_What is asked_
Say how many lines contain the word "caption" and give no other text.

_Object data in JSON_
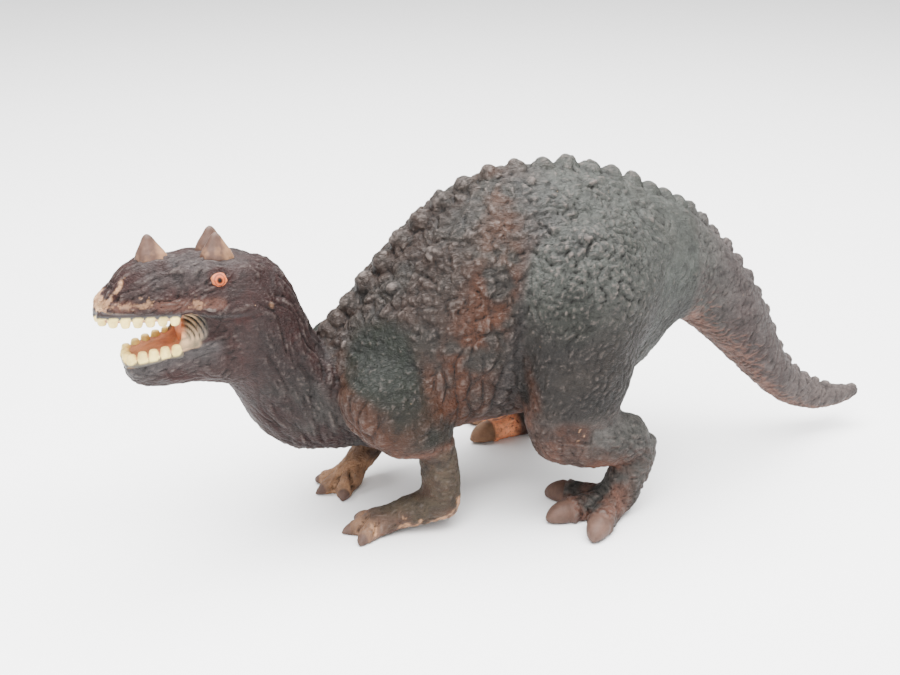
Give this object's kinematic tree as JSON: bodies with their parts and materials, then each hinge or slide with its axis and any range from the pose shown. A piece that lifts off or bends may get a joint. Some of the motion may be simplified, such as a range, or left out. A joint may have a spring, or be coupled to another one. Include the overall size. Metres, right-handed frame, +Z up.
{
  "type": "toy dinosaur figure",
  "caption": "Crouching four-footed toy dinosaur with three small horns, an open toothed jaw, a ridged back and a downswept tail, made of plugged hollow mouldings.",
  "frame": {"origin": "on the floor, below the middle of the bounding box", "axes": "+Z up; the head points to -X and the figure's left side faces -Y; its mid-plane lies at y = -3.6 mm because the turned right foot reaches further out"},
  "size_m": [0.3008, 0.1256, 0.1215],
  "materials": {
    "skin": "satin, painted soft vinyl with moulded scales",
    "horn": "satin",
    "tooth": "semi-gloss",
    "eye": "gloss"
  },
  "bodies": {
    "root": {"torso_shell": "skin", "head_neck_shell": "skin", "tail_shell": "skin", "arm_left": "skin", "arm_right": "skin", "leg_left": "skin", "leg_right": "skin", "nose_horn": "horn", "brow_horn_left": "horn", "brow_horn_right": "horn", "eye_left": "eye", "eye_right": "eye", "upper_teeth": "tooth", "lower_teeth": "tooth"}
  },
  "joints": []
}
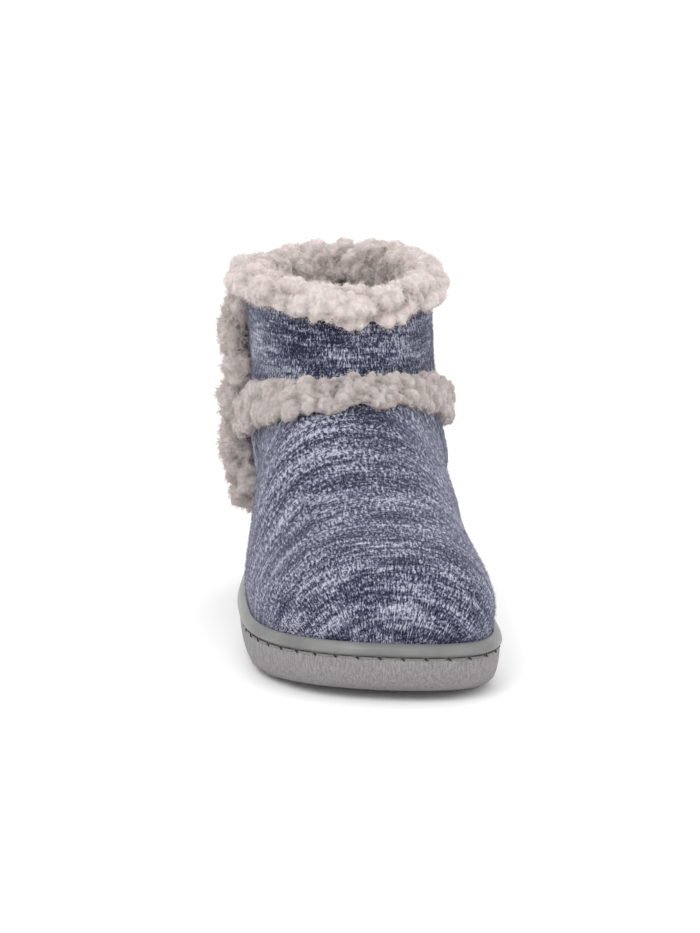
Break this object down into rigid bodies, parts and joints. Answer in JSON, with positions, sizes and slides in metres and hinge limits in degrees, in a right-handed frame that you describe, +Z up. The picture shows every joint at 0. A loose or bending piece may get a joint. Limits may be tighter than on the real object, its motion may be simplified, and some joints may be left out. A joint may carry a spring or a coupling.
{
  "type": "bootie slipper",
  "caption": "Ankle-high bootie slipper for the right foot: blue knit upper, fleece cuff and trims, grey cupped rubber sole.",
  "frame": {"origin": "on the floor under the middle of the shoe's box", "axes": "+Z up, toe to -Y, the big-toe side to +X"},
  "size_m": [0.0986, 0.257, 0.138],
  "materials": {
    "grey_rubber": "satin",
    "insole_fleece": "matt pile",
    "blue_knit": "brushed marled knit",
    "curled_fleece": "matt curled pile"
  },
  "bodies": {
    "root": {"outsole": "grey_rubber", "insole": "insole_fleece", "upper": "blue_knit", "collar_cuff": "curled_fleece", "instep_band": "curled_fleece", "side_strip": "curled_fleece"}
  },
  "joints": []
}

...

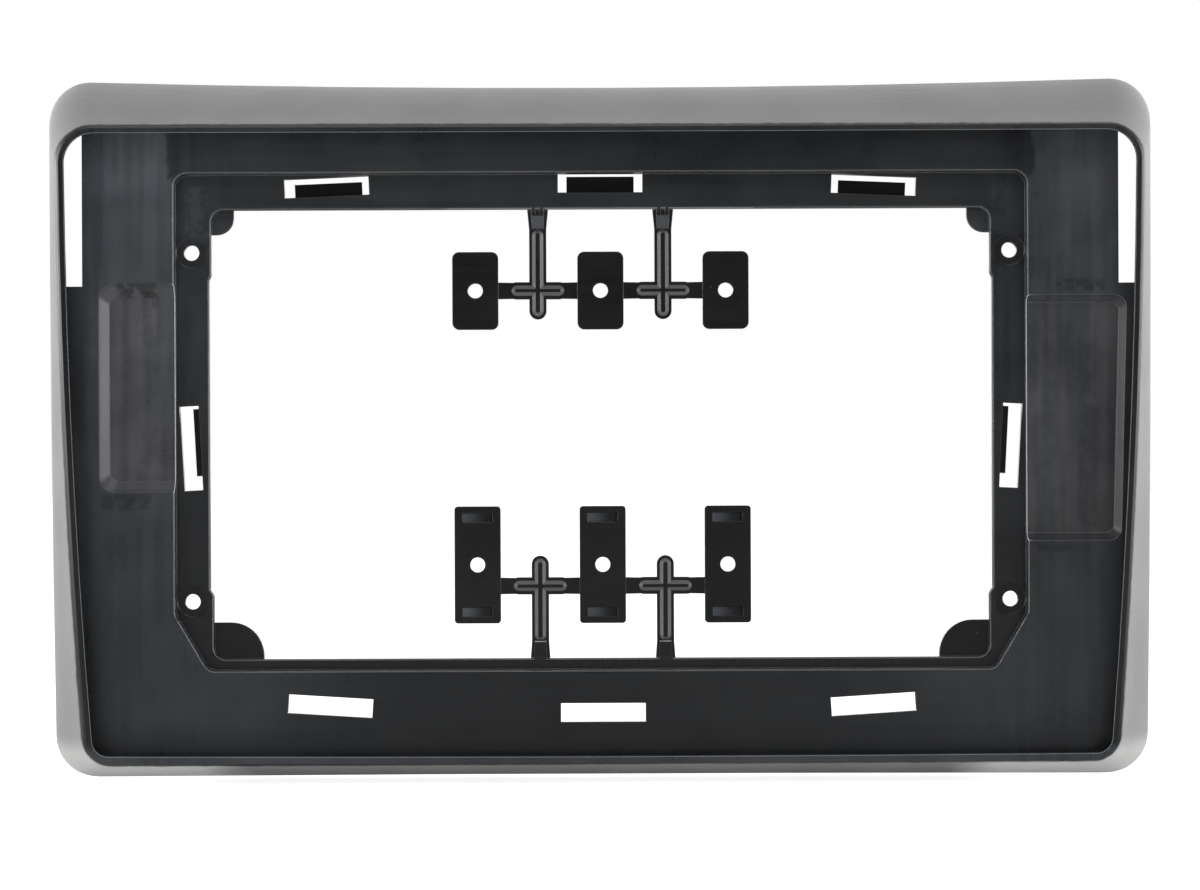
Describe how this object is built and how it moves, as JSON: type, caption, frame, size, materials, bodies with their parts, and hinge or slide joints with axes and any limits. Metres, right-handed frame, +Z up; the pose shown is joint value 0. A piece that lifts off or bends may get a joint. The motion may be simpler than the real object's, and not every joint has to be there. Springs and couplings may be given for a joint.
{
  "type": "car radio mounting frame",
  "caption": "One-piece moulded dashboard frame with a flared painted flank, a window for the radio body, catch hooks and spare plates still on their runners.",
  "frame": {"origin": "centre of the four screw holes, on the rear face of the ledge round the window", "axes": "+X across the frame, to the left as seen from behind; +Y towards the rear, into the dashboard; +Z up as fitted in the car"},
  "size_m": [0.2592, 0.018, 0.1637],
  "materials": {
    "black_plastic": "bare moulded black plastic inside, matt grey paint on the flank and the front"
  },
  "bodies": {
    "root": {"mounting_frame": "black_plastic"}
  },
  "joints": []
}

_In response_
4